Not sure what you are considering here. If you mean the same question but with the other sign convention then the direction of travel is still up the incline. The reversed sign convention will make it a negative value.
Or are you considering a different problem scenario here?

 

[Kennedy]

Yes.

Not sure what you are considering here. If you mean the same question but with the other sign convention then the direction of travel is still up the incline. The reversed sign convention will make it a negative value.
Or are you considering a different problem scenario here?

I'm considering the same problem, but with a different sign convention. Why would the direction of travel still be up the incline? If the acceleration is negative, then the net force is also in the negative direction, opposite to the velocity which would still have to be positive.

 

[Kennedy]

I'm considering the same problem, but with a different sign convention. Why would the direction of travel still be up the incline? If the acceleration is negative, then the net force is also in the negative direction, opposite to the velocity which would still have to be positive.

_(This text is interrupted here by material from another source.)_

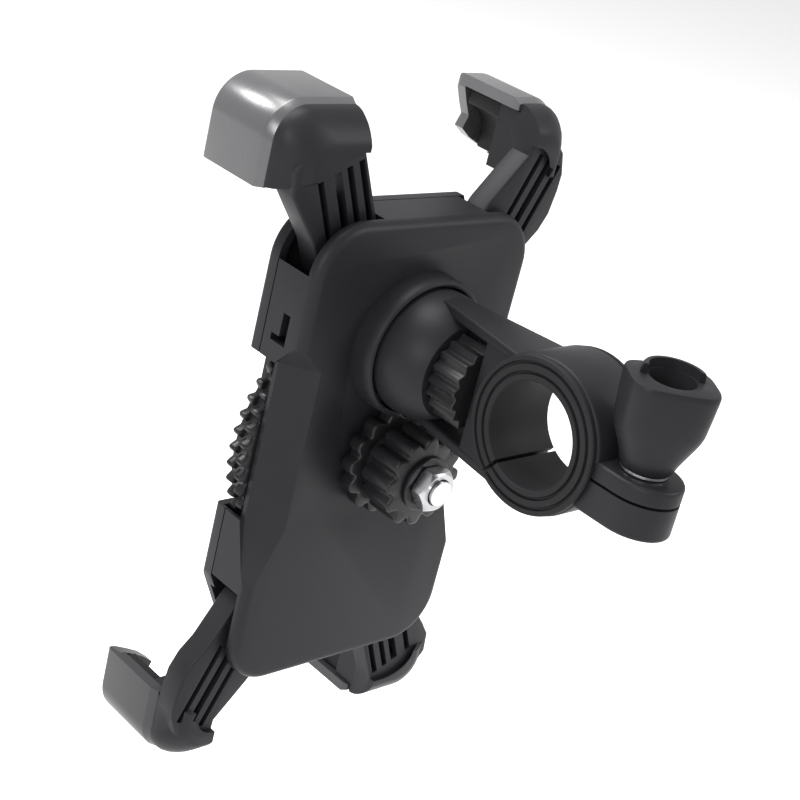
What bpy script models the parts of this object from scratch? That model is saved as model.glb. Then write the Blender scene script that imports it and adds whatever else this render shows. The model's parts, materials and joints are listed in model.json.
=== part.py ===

Ooohhh... I'm missing I very crucial part of the problem here. It's a failure to read properly. The man pushes UPWARDS. Without that indication in the problem, it could have gone either way, correct? I'm not being completely crazy, am I?

 

[haruspex]

Without that indication in the problem, it could have gone either way, correct

Right. (Did you miss the first part of my post #7?)

 

[Kennedy]

Right. (Did you miss the first part of my post #7?)

Yes, I definitely did, and I missed it in the question every single one of the of times that I did the question! Thanks for your help.